The implementation of logistic regression and the visualization of the decision boundaries proved to be difficult for two reasons:

(a) The residuals of logistic regression aren't normally distributed and there exists no closed form solution that returns the coefficients that maximize the likelihood function. This means that we have to provide R's 'optim' higher-order function with a custom-written function to be minimized or maximized (we will be minimizing the cost function) and a function that returns the gradient (the differentiation of that function at that location). And...

(b) Although a linear combination of the predictor variables (a first degree polynomial hypothesis) has a linear decision boundary, adding ("faking") higher-degree polynomial features results in non-linear decision boundaries; awesome for classification, un-awesome for visualization.

crummy linear fit to circular data

crummy linear fit to circular data


great quadratic non-linear fit to circular data

great quadratic non-linear fit to circular data

The two datasets we will be using were generated using make_circles and make_moons from scikit-learn's 'datasets' module. These will both require non-linear hypothesis to achieve any kind of better-than-chance classification.

These are the supporting functions to add polynomial features, compute the hypothesis function, compute the cost function, and return the gradient:

add.poly.features <- function(x.mat, degree=2){
  new.mat <- matrix(1, nrow=nrow(x.mat))
  for (i in 1:degree){
    for (j in 0:i){
      new.mat <- cbind(new.mat, (x.mat[,1]^(i-j) * (x.mat[,2]^j)))
    }
  }
  return(new.mat)
}

hypothesis.function <- function(param.vec, x.mat){
  zed <- x.mat %*% matrix(param.vec)
  return(1 / (1 + exp(-zed)))
}

get.gradient <- function(param.vec, x.mat, y.vec, lambda=0){
  m <- nrow(x.mat)
  modtheta <- param.vec
  modtheta[1] <- 0
  the.hyp <- hypothesis.function(param.vec, x.mat)
  gradient <- (t(x.mat) %*% (the.hyp - y.vec) + lambda*modtheta) / m
  return(gradient)
}

cost.function <- function(param.vec, x.mat, y.vec, lambda=0){
  m <- nrow(x.mat)
  the.hyp <- hypothesis.function(param.vec, x.mat)
  cost <- (((t(-y.vec) %*% log(the.hyp)) - (t(1-y.vec) %*% log(1-the.hyp))) / m) +
    ((lambda / (2*m)) * sum(param.vec[2:length(param.vec)] ^ 2))
  
  return(cost)
}

Finally, this is the code that finds the optimal coefficients and plots the resulting hypothesis (this is wrapped in the reactive "renderPlot" Shiny function so it can be updated every time the Shiny controls are changed)

if(input$pattern=="moon")
  da.dataset <- moon
else
  da.dataset <- circle

da.lambda <- input$lambda
da.degree <- input$degree

design.mat <- add.poly.features(da.dataset[,c(1,2)], degree=da.degree)

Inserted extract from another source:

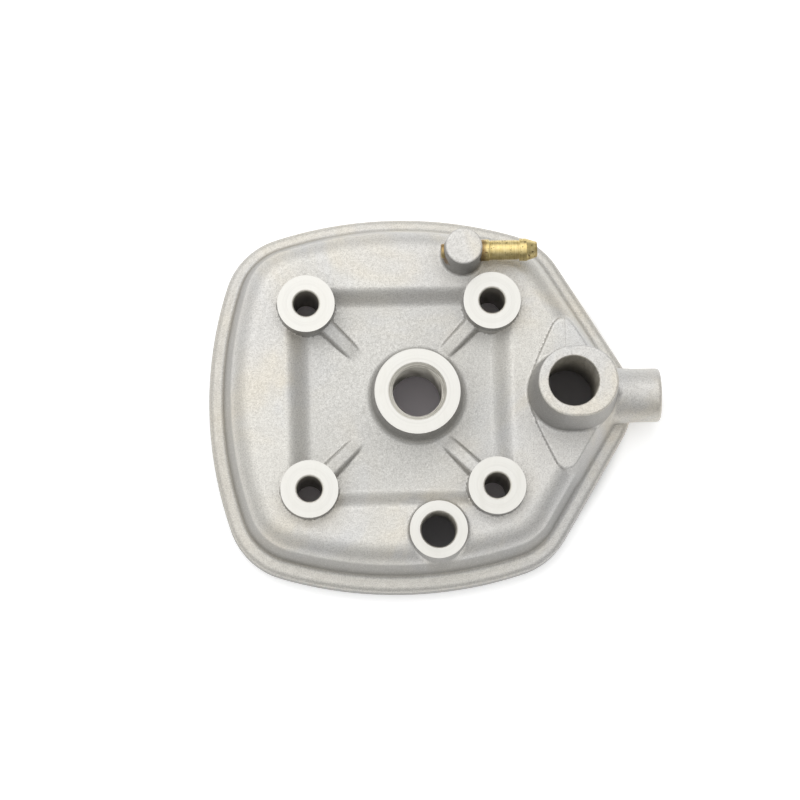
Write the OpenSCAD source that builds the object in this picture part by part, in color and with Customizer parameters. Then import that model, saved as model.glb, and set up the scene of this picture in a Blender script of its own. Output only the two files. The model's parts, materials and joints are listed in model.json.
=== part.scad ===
// Cylinder head of a small water-cooled two-stroke engine: a die-cast body with an open water jacket
// below, four stud bosses, a spark plug boss, a sensor boss, a coolant outlet, a hose stub, a bleed
// nipple and the O-rings of the gasket face.
// Frame: origin at the middle of the stud pattern on the gasket face, +X towards the hose stub,
// +Z up towards the spark plug. Millimetres.

/* [Rim] */
// Reach of the bulged side away from the nose, from the stud centre
left_x = 49.8; // [48:0.1:52]
// Half of the width across the other two bulged sides
half_y = 49.4; // [48:0.1:52]
// Bulge radius of the side away from the nose
left_r = 102; // [90:1:130]
// Bulge radius of the other two sides
side_r = 107; // [95:1:130]
// Radius that rounds every corner of the rim
corner_r = 19.4; // [16:0.1:22]
// Where the two straight edges of the nose would meet
nose_x = 64.3; // [62:0.1:66]
// Angle of the nose edges from the Y axis
nose_angle = 31.25; // [29:0.25:34]
// Thickness of the rim flange
rim_h = 6; // [5:0.5:8]

/* [Roof] */
// Height of the water jacket roof
roof_z = 18; // [17:0.5:20]
// Distance from the rim's edge to the foot of the roof's side
roof_foot = 3.6; // [3:0.1:4.5]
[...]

result <- optim(par=rep(0, ncol(design.mat)),
                cost.function, 
                get.gradient,
                x.mat=design.mat,
                y.vec=as.matrix(da.dataset[,3]),
                lambda=da.lambda,
                method=input$opt)

predictions <- hypothesis.function(result$par, design.mat)
accuracy <- paste0(round(sum(round(predictions) ==
                                   da.dataset[,3]) / 3, 2), "%")

thex1 <- da.dataset[,1]
thex2 <- da.dataset[,2]
somex <- seq(min(thex1), max(thex1), by=.05)
somex2 <- seq(min(thex2), max(thex2), length.out=length(somex))

z <- matrix(0, nrow=length(somex), ncol=length(somex))

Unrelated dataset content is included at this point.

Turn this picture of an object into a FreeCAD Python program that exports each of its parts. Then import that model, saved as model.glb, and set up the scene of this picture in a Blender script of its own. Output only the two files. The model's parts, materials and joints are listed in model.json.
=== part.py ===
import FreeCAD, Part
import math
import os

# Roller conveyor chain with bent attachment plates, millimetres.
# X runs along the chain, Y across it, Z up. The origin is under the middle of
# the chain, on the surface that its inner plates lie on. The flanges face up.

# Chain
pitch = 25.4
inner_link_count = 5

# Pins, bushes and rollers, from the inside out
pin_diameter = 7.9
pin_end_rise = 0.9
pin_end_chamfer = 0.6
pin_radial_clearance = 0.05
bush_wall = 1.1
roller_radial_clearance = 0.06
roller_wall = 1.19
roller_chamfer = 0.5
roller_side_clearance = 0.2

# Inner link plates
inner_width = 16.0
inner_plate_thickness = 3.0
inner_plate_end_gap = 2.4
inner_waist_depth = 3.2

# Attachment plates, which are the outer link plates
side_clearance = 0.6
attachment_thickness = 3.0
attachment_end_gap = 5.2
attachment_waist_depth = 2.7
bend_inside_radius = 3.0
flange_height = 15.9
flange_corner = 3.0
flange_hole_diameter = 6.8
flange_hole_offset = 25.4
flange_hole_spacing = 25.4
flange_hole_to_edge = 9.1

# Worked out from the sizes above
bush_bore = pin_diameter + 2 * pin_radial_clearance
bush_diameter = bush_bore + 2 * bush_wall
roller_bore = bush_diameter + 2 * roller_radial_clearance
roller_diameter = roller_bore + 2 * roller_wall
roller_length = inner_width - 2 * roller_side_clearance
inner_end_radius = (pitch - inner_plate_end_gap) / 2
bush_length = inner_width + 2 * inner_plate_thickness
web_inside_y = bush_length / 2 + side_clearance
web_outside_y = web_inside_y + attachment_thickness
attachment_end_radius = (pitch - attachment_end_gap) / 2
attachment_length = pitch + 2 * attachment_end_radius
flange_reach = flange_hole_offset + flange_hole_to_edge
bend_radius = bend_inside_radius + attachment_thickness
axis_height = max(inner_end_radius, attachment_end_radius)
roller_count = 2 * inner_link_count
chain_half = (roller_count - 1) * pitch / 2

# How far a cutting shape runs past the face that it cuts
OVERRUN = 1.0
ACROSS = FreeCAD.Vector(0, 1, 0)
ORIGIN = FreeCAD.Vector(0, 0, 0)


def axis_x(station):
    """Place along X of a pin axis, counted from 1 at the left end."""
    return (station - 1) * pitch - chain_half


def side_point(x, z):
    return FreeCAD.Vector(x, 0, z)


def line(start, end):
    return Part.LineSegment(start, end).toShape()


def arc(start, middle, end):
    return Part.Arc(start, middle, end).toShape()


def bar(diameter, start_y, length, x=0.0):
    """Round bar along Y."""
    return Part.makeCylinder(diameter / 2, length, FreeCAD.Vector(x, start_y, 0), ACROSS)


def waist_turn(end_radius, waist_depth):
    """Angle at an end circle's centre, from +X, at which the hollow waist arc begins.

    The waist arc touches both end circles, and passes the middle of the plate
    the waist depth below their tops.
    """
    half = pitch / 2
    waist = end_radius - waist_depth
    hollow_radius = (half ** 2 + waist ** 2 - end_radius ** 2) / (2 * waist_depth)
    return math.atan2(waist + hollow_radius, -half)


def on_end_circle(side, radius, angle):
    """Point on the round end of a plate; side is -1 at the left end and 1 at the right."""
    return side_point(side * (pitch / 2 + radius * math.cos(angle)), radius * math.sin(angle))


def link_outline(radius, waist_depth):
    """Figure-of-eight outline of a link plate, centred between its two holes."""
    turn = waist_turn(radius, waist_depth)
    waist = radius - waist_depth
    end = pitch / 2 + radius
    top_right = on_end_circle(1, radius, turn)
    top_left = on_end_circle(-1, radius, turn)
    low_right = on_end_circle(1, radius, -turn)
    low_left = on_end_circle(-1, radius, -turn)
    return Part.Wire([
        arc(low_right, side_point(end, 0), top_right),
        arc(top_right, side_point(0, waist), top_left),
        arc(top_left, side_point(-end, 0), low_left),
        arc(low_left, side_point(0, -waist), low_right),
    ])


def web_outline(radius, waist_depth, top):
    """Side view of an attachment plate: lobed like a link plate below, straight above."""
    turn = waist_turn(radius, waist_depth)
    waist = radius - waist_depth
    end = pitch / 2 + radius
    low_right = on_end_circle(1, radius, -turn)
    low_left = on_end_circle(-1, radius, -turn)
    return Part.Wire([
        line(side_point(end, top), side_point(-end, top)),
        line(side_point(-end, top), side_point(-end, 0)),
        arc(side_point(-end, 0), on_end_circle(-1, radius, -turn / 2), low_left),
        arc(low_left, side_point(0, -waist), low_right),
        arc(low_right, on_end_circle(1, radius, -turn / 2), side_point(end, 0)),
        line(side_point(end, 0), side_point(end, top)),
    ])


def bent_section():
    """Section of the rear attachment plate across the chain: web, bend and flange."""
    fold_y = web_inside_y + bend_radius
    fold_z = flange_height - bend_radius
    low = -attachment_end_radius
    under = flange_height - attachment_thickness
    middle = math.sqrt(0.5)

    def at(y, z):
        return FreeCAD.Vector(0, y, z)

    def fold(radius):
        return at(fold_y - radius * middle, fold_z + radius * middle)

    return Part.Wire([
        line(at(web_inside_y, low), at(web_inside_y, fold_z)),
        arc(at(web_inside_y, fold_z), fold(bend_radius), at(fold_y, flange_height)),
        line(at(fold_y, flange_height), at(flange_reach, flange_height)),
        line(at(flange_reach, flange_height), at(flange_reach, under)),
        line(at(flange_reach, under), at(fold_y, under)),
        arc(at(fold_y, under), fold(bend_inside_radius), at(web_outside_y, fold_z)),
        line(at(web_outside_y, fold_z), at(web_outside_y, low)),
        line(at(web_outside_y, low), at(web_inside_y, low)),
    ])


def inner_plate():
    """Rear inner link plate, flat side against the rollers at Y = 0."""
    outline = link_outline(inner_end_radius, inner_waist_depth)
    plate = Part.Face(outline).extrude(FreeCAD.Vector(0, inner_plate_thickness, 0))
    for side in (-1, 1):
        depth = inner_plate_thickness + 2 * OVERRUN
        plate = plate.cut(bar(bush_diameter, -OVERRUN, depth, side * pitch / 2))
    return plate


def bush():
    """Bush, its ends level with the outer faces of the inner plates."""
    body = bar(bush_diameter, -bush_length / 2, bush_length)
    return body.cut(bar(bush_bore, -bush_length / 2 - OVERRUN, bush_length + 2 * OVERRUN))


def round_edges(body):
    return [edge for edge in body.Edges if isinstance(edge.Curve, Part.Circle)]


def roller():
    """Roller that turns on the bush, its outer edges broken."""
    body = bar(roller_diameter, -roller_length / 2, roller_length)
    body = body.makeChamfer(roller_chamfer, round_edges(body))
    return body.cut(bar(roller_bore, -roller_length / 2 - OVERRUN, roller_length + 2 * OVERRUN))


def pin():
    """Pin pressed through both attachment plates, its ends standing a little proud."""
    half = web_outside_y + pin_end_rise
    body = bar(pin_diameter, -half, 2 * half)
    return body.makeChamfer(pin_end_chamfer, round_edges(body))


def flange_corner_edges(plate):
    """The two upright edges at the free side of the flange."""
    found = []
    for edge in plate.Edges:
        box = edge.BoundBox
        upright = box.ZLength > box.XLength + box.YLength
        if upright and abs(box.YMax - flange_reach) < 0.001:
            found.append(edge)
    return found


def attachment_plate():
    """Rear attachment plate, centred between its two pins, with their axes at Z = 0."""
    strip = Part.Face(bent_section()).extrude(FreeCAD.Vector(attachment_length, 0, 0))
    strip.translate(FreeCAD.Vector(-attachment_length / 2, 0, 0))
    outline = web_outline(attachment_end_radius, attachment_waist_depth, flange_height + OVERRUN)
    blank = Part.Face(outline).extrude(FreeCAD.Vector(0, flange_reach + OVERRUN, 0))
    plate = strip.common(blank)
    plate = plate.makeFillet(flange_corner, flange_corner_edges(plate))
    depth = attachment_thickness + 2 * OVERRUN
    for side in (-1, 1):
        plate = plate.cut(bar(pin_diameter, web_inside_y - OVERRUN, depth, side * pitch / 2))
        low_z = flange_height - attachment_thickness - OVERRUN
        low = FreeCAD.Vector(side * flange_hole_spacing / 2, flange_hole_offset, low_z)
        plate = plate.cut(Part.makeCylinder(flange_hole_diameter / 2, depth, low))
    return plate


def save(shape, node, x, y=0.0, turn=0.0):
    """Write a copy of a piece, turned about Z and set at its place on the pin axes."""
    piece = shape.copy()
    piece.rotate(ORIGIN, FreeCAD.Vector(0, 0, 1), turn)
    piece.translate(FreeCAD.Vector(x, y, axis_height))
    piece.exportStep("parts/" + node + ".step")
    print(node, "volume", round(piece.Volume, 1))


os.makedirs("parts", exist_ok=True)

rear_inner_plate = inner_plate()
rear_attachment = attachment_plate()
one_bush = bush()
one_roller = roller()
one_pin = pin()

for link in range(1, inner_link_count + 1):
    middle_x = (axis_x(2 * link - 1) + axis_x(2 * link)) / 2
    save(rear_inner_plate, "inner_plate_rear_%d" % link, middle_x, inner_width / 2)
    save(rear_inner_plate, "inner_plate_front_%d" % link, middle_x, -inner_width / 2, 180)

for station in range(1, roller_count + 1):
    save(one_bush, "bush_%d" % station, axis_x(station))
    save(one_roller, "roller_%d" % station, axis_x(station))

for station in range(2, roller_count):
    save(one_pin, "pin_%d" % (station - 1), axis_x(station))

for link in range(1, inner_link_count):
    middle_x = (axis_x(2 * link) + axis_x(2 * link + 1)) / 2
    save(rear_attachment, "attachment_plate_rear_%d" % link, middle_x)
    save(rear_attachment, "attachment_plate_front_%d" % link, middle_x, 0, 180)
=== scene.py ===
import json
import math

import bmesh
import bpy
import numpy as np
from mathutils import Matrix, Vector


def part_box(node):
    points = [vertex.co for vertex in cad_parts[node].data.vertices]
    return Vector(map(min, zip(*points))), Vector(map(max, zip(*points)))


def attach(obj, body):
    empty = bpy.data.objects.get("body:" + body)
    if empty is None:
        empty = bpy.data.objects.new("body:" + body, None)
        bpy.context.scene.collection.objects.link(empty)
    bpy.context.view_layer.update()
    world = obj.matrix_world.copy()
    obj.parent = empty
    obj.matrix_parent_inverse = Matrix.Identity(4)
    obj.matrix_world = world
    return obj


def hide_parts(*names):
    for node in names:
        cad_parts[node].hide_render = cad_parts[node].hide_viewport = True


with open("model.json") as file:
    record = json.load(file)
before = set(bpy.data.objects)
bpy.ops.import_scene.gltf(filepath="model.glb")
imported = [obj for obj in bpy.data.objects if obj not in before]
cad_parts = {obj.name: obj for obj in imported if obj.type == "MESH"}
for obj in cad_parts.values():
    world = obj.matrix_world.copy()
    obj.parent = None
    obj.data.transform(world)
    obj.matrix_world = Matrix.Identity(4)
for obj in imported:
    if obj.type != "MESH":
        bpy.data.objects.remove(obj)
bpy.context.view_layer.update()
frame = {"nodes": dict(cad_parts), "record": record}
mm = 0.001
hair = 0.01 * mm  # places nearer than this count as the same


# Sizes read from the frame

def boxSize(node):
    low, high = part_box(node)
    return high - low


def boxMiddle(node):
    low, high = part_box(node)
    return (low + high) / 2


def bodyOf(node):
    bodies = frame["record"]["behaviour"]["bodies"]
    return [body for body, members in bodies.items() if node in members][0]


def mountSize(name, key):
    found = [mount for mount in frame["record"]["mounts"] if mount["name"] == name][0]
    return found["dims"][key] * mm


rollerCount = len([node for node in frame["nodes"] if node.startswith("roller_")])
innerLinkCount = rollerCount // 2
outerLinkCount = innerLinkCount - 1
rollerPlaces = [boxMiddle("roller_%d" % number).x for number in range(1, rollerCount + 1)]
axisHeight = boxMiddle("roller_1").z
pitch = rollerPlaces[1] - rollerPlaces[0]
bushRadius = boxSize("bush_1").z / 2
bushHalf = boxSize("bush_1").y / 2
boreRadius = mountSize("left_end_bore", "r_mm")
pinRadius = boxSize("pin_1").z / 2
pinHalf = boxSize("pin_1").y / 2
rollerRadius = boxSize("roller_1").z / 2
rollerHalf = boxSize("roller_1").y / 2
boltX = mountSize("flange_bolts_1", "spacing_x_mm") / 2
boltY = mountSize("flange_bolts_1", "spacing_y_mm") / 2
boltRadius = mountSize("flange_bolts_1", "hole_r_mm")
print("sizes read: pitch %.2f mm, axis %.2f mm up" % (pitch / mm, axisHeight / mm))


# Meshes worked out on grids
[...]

for (i in 1:length(somex)){
  for (j in 1:length(somex)){
    keep <- add.poly.features(t(matrix(c(somex[i], somex2[j]))), da.degree)
    z[i, j] <- as.matrix(keep) %*% result$par
  }
}

plot(da.dataset$X2 ~ da.dataset$X1,  pch=20, 
     col=c("red","green3")[da.dataset$Y+1],
     xlab="X1", ylab="X2")
title(paste("Degree:", da.degree,
            " -  Lambda:", da.lambda,
            "     -      Accuracy:", accuracy))

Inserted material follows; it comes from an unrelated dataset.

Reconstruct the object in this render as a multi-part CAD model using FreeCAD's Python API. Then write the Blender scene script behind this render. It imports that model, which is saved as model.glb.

contour(somex, t(somex2), z, nlevels=1, add=TRUE, drawlabels=FALSE)

Notice that the classification dataset, the degree of the hypothesized polynomial, the regularization hyperparameter (lambda), and the optimization method are parameterized. We will control these options from the Shiny app.

Put all together, code looks like it does in this GitHub repo and yields this Shiny app.

Shiny app screeshot

Shiny app screeshot

Is it just me, or is what you can do with Shiny amazing?

In future iterations of my Shiny visualization of classification endeavors, I plan to:

  • add support for more classification algorithms and their respective relevant hyper parameters
  • use file upload to plot custom datasets
  • and use dimensionality reduction automatically for datasets with more than two 'true' features

Until then, shine on you crazy diamond.